On errands with my mother I saw them coming and going through the downtown bars and pawnshops, in line at the bus station, at church, at the barber and on the beach enjoying the ocean and the sand on our side of the Pacific one last time.  We saw them with their strange tattoos; snarling tigers, crossed swords, hissing snakes, Marine Corp emblems and naked girls in curvy poses.

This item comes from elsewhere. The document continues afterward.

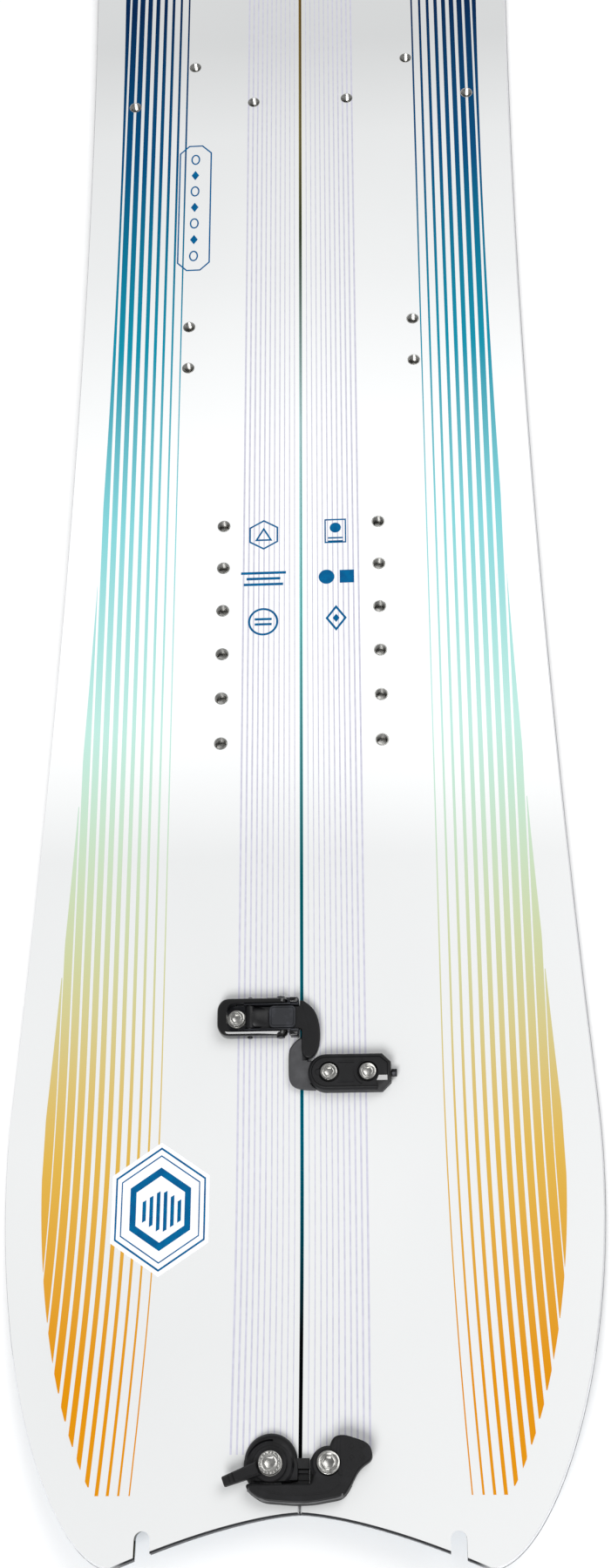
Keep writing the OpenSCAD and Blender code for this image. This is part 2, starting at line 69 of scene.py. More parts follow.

We saw the convoys of trucks and jeeps on the road up close as we passed in their inevitably long, slow moving line.  These were serious men with serious faces and a serious job to do.

 

I saw the Marine helicopters at recess from the blacktop of our school’s playground as 20 or 30 in a single flight, passed over on their way from ship to shore, cuddled and hovering within the valleys of their base just south of our elementary school.  Trips south to Vista, where my grandparents lived, we passed through the mid-section of the base and there again from the highway I watched as these men prepared for Vietnam; armored carriers, launched themselves seaborne from ships just off shore and made their may to the landing zone, crashing dramatically  through the surf.  Overhead, flying low and heavy came the fat, wide, drab colored helicopters lending care and support to the men maneuvering on the beach. 

 

Even at night from our beds, if we listened we could hear the dull throaty recoil of the Howitzers and the popping staccato trill of the heavy machine guns at the practice range.  As children we witnessed, heard and saw all of this and although it was common it did not fail to make an impression everyday.

 

The Vietnam War ended on my birthday, March 31, 1975; I turned 11 years old that day.  At least that was the official close of hostilities for the US Armed Forces.  The Republic of Vietnam held on for a little while, staggering and bending first on one knee, like a wounded water buffalo, and  then slowly giving up the other three.  We watched on TV, along with everyone else, the final moments of the fall of Saigon and the take over by the Communists from the North.  Fresh from the jungle, the mean Russian made tanks rolled through the tree lined streets of the capital.  We imagined the war was over now, even for us, but wars have a way of living on. 

 

Two weeks later in mid May, eight or so grey and white USMC bluebird school buses, just like the yellow ones we rode everyday, came rolling through the gates of our little elementary school.  From all that we had seen over the years we might have expected to see Marines in those buses but that was not the case.  There, through the windows and at each seat we could see, as the buses pulled up to the cafeteria and the school office, little black haired children, boys and girls of all sizes; they were not speaking English and they were nothing like us. 

 

The school faculty lined our classes up on the playground for an assembly and we stood and watched as group by group the new arrivals marched off the buses and onto the playground opposite us.  It was quite an impact to see them dressed as they would have been in school in Vietnam.  They wore white short sleeved shirts that were fine and delicate, almost like a blouse and they had the patch of their school over the left breast.  They wore black linen pants and black sandals that clacked and clattered on the blacktop, keeping pace and time with the Vietnamese they spoke. 

 

The teachers announced the new arrivals and welcomed them, assigning the appropriate ages to the classrooms that corresponded best for them.  I was impressed by the entire scene that day and even more so when I thought back to what I had seen on the TV only a few weeks before and knowing these new students had come out of it all and were here with us.

 

I am taller now and with the eyes of an adult I can see if it weren’t for those men that lived, fought and died, it might have been me on that bus, in some other country, far away from my home.

 

 
‘History does not entrust the care of freedom to the weak or timid.’ – Dwight D. Eisenhower 
 
 

 

 

 

NOTE: This photo was taken 4 years ago on Memorial Day at Fort Rosecrans National Military Cemetery Point Loma, Where my father is buried.